Now that President Trump has taken office, investors are sharpening their focus on the administration’s proposed fiscal, immigration, regulatory, and trade policies. We shared our initial thoughts on likely shifts in policy in our Post-Election Economic and Market Outlook back in November. While it remains challenging to predict outcomes given razor-thin congressional margins, we offer this update (as of January 14) on the evolving policy landscape and its potential impact on both the real economy and the markets during 2025 and into 2026.
Legislative agenda
On January 4th, Speaker of the House Mike Johnson revealed that the first major legislative initiative of the 119th Congress would be “one big, beautiful bill” encompassing tax cuts, border security, energy deregulation, and an expansion of the debt ceiling. He also suggested an aggressive goal of passing the legislation through the House by the first week of April so it could be signed into law by Memorial Day.

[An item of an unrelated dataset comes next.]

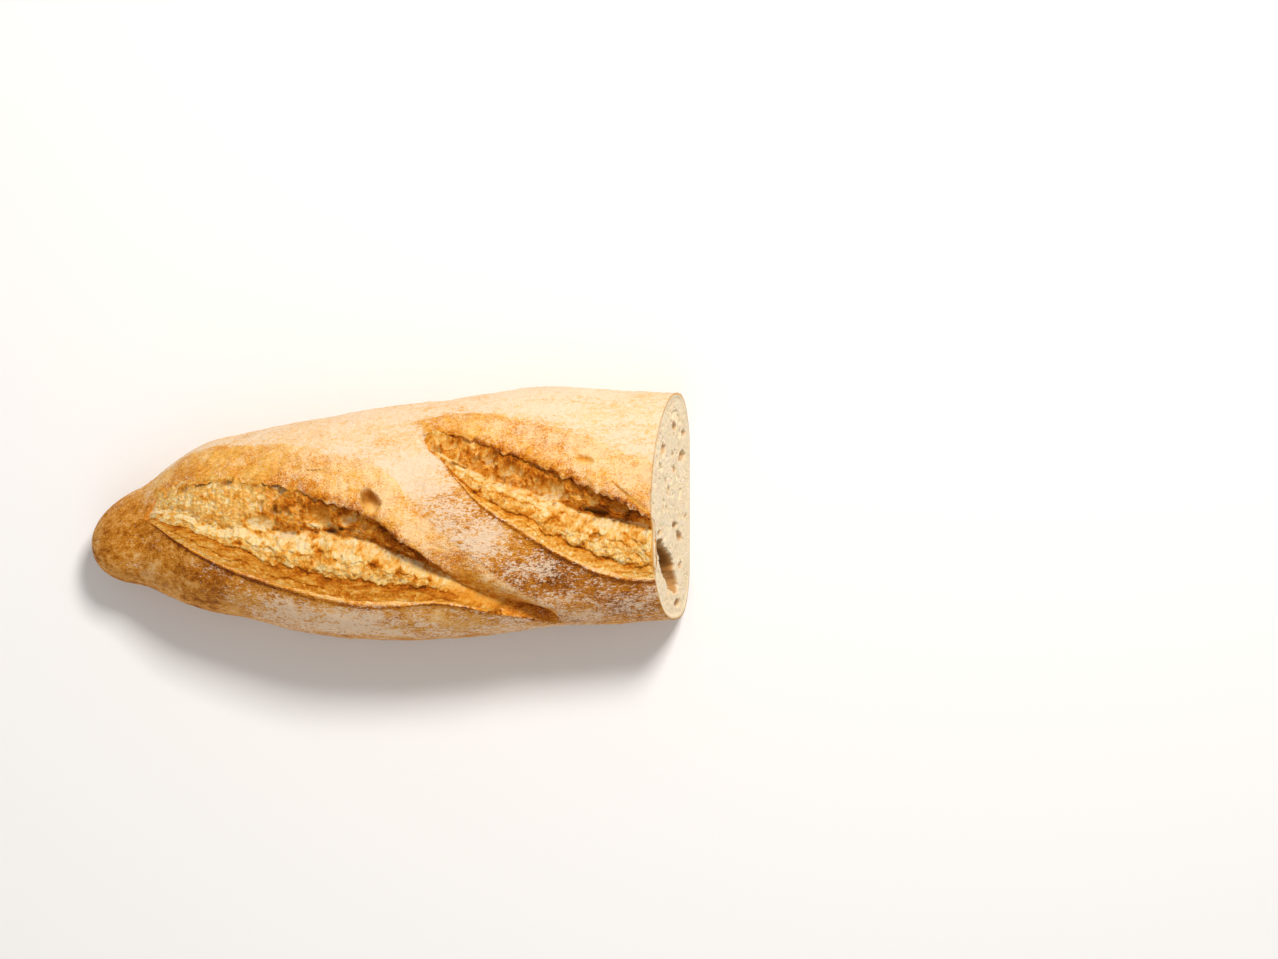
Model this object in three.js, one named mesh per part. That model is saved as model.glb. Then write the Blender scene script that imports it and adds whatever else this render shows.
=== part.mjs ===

Despite its broad scope and aggressive timeline, the legislation – if passed – likely won’t have a material impact on the real economy in 2025 for three reasons:
- most of the anticipated changes to the tax code won’t take effect until 2026;
 - the largest component of the tax package – the extension of the Tax Cuts and Jobs Act (TCJA) – doesn’t return money to taxpayers, it merely prevents taxes from rising as scheduled; and
 - marshalling the physical resources necessary to enforce immigration policy and to ramp up energy production simply takes time.
 
Trade policy
On the trade front, on January 6th, then President-elect Trump rejected a report from the Washington Post which said that his administration was considering a scaled-back approach to tariffs, and he reiterated his commitment to them during a speech at Mar-a-Lago the next day. Unlike the legislative policy initiatives above, tariffs could influence the real economy during 2025 since they can be implemented more easily and have the potential to disrupt supply chains and trade flows.
If imposed, tariffs could have both positive and negative implications. On the positive side, the Congressional Budget Office (CBO) suggests that “permanently increasing the existing rates of duty on imports from all countries by the equivalent of 10 percent of the value of goods”[1] reduce cumulative deficits by $2.2 trillion from 2025 to 3034.[2] On the negative side, the same CBO analysis suggests that the tariffs could increase inflation, as measured by the level of the 2026 Personal Consumption Expenditures (PCE) price index, by roughly 0.6%2 – with no further increase in PCE expected after 2026.